Sadly, stupid practices concerning raises exist in the private sector, too, where you might never get a raise unless and until you get a higher-paying job offer. R has the philosphy that you should start looking for the next thing every three years.

"So we discussed how fucked up the system is that just about the only time you can get a position upgraded in salary is when an experienced person leaves the job and you hire in a clueless one at a higher salary." I never quite thought it out that far. Depressing.

And even if HR did do some kind of salary survey, what could they possibly do with the information? The extra money will not come out of nowhere. Or do I just think that because I am too gullible?

And here's another ranking example for you: When I worked for the Texas Department of Criminal Justice, my boss told me that the only employer she could outbid was UT. (I know that's a simplification because UT can outbid the other colleges in town.)

Sally said...

It's a very good point that having the data on salary comparisons between my agency and other employers may not do much good if the money isn't there to match the market rate. If anything, given how highly (ahem) the director appears to value the work of my division (a "support" division, not a "resource" division which does the "real" work of the agency), they may use this as an excuse to cut positions that are viewed as expensive luxuries rather than find a way to pay more adequately.

But to the extent that the organization wants to recruit and hold on to talent in these (in my opinion, increasingly important as the values of the agency continues to diverge from those of the citizens) positions, they need to understand the situation and come up with some plan for solving the problem. Basically, I think the agency has been able to skate by all this time paying less across the board for those in "support" positions because we have a mission that many people strongly believe in and people (perhaps wrongly) assume that working in the organization will be more "fun" than working somewhere else. But morale has taken a major nosedive such that even many of the hardcore types in the department are getting sick of the bullshit and the sense that they are not being allowed to do their jobs.

And I agree that similar problems exist in the private sector, but perhaps not to the same degree. In many firms, it is at least possible to ask for and successfully get a raise or negotiate a new position/salary after getting an offer from another company. If they want to keep you, there is somebody in the firm who has the authority to make that happen, even if it requires making up a new job for you. In state government, we have the bureaucracy that makes things a lot harder. I am not actually sure whether making me "Curmudgeon-in-Chief" would require an act of Congress or not. (It's not obvious that it would sit well within any of the defined job titles in the state classification system.)
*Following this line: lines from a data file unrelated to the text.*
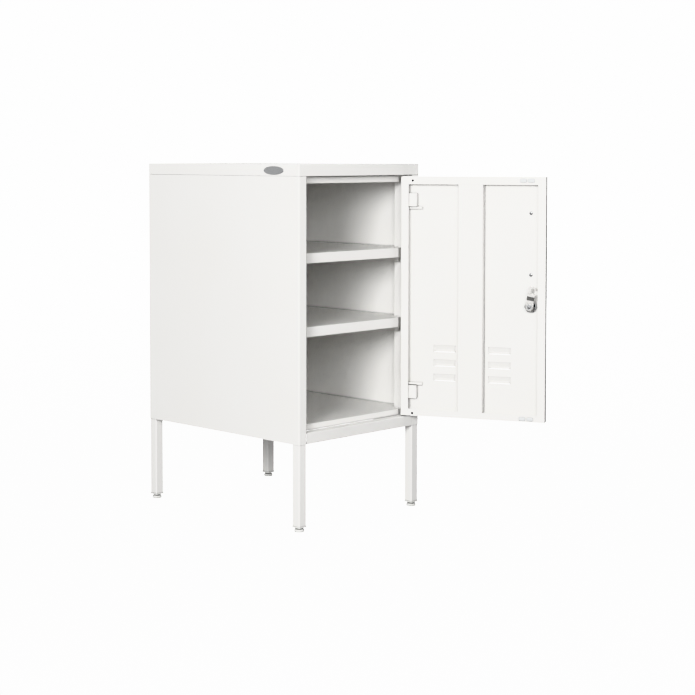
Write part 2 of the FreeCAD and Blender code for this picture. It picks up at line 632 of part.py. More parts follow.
def lock_cam():
    """A cranked arm, drawn upright and then tilted, with a hook cut in its tip."""
    base, lift, thick = CAM_SEAT, 3.5, CAM_THICK
    half = CAM_WIDTH / 2
    low = fuse(box(-half, half, base, base + thick, 0, 13),
               rod(half, (0, base, 0), (0, base + thick, 0)))
    slope = Part.Face(Part.makePolygon([V(-half, base, 13), V(-half, base + thick, 13),
                                        V(-half, base + lift + thick, 20), V(-half, base + lift, 20),
                                        V(-half, base, 13)])).extrude(V(CAM_WIDTH, 0, 0))
    high = box(-half, half, base + lift, base + lift + thick, 20, CAM_REACH)
    high = round_edges(high, 6.0, lambda m, d: abs(d.y) > 0.99 and m.z > 30)
    notch = fuse(rod(3.1, (-1.5, base, 34.5), (-1.5, base + 9, 34.5)),
                 box(-half - 1, -1.5, base, base + 9, 31.4, 37.6))
    hole = box(-3.95, 3.95, base, base + thick, -3.95, 3.95)
    return turn_lock(cut(fuse(low, slope, high), notch, hole))


def cam_screw():
    seat = CAM_SEAT + CAM_THICK
    washer = rod(5.7, (0, seat, 0), (0, seat + 1.0, 0))
    head = rod(3.4, (0, seat + 1.0, 0), (0, seat + 3.4, 0))
    head = head.makeFillet(0.9, [e for e in head.Edges if e.CenterOfMass.y > seat + 3.3
                                 and isinstance(e.Curve, Part.Circle)])
    shank = rod(1.55, (0, seat - 7, 0), (0, seat, 0))
    slots = [box(-2, 2, seat + 2.4, seat + 4, -0.4, 0.4),
             box(-0.4, 0.4, seat + 2.4, seat + 4, -2, 2)]
    return turn_lock(cut(fuse(washer, head, shank), *slots))


# ---- every piece by its name ----
def cabinet_pieces():
    pieces = {
        "top_panel": top_panel(),
        "left_side_panel": left_side_panel(),
        "right_side_panel": right_side_panel(),
        "back_panel": back_panel(),
        "bottom_panel": bottom_panel(),
        "bottom_front_rail": bottom_front_rail(),
        "top_front_rail": top_front_rail(),
        "shelf_clips": shelf_clips(),
        "top_fixing_screws": top_fixing_screws(),
        "top_fixing_nuts": top_fixing_nuts(),
        "back_rivets": back_rivets(),
        "oval_badge": oval_badge(),
        "upper_pivot_bush": pivot_bush(SKIRT_BOTTOM, 1),
        "lower_pivot_bush": pivot_bush(RAIL_TOP, -1),
        "leg_top_inserts": group(leg_top_insert(x, y) for x, y in corners().values()),
        "leg_corner_plates": group(leg_corner_plate(x, y) for x, y in corners().values()),
        "leg_bolts": group(leg_bolt(x, y) for x, y in corners().values()),
        "leg_bottom_plugs": group(leg_bottom_plug(x, y) for x, y in corners().values()),
    }
    for name in SHELF_TOPS:
        pieces[name] = shelf(name)
    for corner, (x, y) in corners().items():
        pieces[corner + "_leg"] = leg(x, y)
        pieces[corner + "_foot"] = foot(x, y)
    return pieces


def door_pieces():
    return {
        "door_skin": door_skin(),
        "door_stiffener": door_stiffener(),
        "upper_hinge_bracket": upper_hinge_bracket(),
        "lower_hinge_bracket": mirror_door(upper_hinge_bracket()),
        "upper_hinge_pin": upper_hinge_pin(),
        "lower_hinge_pin": mirror_door(upper_hinge_pin()),
        "upper_pin_spring": upper_pin_spring(),
        "lower_pin_spring": mirror_door(upper_pin_spring()),
        "door_buffers": door_buffers(),
        "door_handle": handle(),
        "handle_screws": handle_screws(),
        "lock_barrel": lock_barrel(),
        "lock_nut": lock_nut(),
        "lock_plug": lock_plug(),
        "lock_cam": lock_cam(),
        "cam_screw": cam_screw(),
    }


os.makedirs("parts", exist_ok=True)
finished = cabinet_pieces()
finished.update({name: swing(piece) for name, piece in door_pieces().items()})
for name, piece in finished.items():
    piece.exportStep("parts/" + name + ".step")
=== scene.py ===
import json
import math

import bmesh
import bpy
from mathutils import Matrix, Vector


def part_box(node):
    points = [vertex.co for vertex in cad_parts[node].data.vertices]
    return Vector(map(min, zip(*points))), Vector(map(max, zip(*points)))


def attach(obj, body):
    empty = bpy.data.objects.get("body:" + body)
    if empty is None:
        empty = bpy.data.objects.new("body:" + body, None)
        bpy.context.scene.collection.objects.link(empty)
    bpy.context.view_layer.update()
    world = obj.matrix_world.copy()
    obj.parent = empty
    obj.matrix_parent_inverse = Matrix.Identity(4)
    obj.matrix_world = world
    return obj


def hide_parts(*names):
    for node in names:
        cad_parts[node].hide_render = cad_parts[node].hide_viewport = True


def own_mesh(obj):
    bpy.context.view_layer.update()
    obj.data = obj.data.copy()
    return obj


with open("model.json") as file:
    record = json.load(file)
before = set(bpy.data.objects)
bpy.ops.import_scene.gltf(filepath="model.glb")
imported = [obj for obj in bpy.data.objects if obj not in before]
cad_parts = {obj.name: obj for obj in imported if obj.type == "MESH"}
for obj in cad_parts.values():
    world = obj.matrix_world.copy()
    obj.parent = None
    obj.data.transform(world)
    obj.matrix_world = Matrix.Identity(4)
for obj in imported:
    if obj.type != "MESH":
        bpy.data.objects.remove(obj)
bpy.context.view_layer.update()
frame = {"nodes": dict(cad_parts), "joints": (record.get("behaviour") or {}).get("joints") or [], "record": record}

# Metres, in the CAD model's frame: +X along the width, +Y from front to back, +Z up, the floor at 0.
# Small pieces are built in millimetres of a local place and scaled by finish_piece.
NODES = frame["nodes"]
MM = 0.001
WELD = 1e-6                      # CAD vertices nearer than this are one

# ---- camera ----
CAMERA_PLACE = (-2.3105, -2.4174, 0.7378)
CAMERA_TURN = 45.07              # degrees from +Y towards +X
CAMERA_TILT = 2.90               # degrees below the horizon
CAMERA_LENS = 82.10              # mm on a 36 mm sensor
CAMERA_SHIFT = (0.0396, -0.1619)

# ---- light ----
WORLD_LIGHT = 0.335
# Degrees left of the front, degrees up, apparent size in degrees, distance, strength of a sun as bright.
SOFT_BOXES = {
    "key": (61.0, 15.0, 17.0, 3.2, 2.3),
    "front_fill": (33.5, 13.0, 22.0, 2.6, 1.19),
    "back_fill": (238.0, 24.0, 24.0, 3.2, 2.1),
}
LAMP_AIM = 0.42                  # height that the soft boxes look at
STUDIO_RADIUS = 30.0
FLOOR_GLOW = 3.6                 # near the cabinet
SWEEP_GLOW = 7.0                 # the floor far away, and the backdrop
SWEEP_START, SWEEP_END = 0.8, 5.0        # where the floor starts to brighten, and where it is brightest
SURROUND_RADIUS = 20.0
SURROUND_BRIGHT, SURROUND_DARK = 1.1, 0.11
SURROUND_WAY = (-0.6, 1.0, 0.0)  # towards its bright side
SURROUND_SIDE = (-0.35, 0.3)     # where it turns from dark to bright that way, in shares of its radius
SURROUND_LEVEL = (-0.4, -0.05)   # where it grows upwards to its full brightness
SURROUND_BELOW = 0.25            # share of its brightness below that

# ---- sizes of small pieces, in millimetres ----
BARREL_RADIUS = 8.95             # of the cam lock's thread
PLUG_BORE = 6.05                 # radius of the barrel's bore
CAM_THICK = 2.0
CAM_BEND = (13.7, 21.5)          # heights above the lock's axis between which the cam steps inwards
WASHER_THICK = 1.0
SPRING_WIRE = 0.45               # radius
SPRING_TURNS = 7.5
PAD_HALF_WIDTH, PAD_HALF_HEIGHT = 6.7, 3.8
# painted shadow cups behind the door's flange holes
SHADOW_CUP_RADIUS = 2.35
SHADOW_CUP_DEPTH = 8.75
SHADOW_CUP_INSET = 25.5              # from the door's hinge edge
SHADOW_CUP_ABOVE, SHADOW_CUP_BELOW = 5.3, 8.8    # from the door's lower and upper edge
GLIDE_TOP = 6.5                  # height of a foot's nylon glide


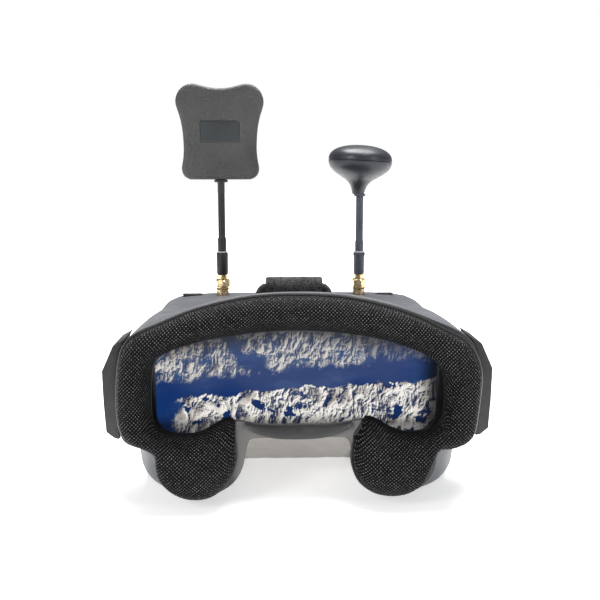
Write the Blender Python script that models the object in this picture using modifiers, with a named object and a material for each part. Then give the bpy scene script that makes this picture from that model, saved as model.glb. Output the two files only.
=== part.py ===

And when raises are tied to promotions in the private sector, there is generally more room for promotion. In my case, I was already, at the age of 29, at the very highest position I could hope to aspire to in my agency, which would not be the case in a typical organization of 3000 employees. (Even working the client side, rather than for a research firm, there is a much larger scope for market research people in a company of any decent size.) So I knew I wasn't going to stay there for the next 35 years of my professional career the way people on the resource side might.

At least D is not planning to replace me with two people making a higher salary than I am. In fact, I was pretty pissed off when she told me that none of the $180 million the agency is getting in the 08-09 budget is going toward research staff. That was a good indication, even if I'd had my head in the sand prior to that point, that research work was not valued by my agency unless it involves how to grow bigger deer.

rvman said...

Monster.com also has a salary calculator, both a 'general' one and a calculator which determines some sort of 'personalized' salary based on your experience and credentials. The former is free, but the latter apparently (I didn't try it) has a fee.

If TPWD's honchos decided to, they could do the salary research, and do a vast reorg, making sure everyone who was underpaid gets 'reclassified' - all the planners are now program specialists, etc. The money is there, at least right now it is. They just don't want to do that. (I don't blame them, it is a lot of work, and takes money away from what they really want to, and arguably should, be doing, like fixing sewers, building cabins, and raising fish.)

Anonymous said...

I bet each employee would be happy to do this research on their own time and just hand over their results to HR. HR could then just double-check the ones that didn't make sense.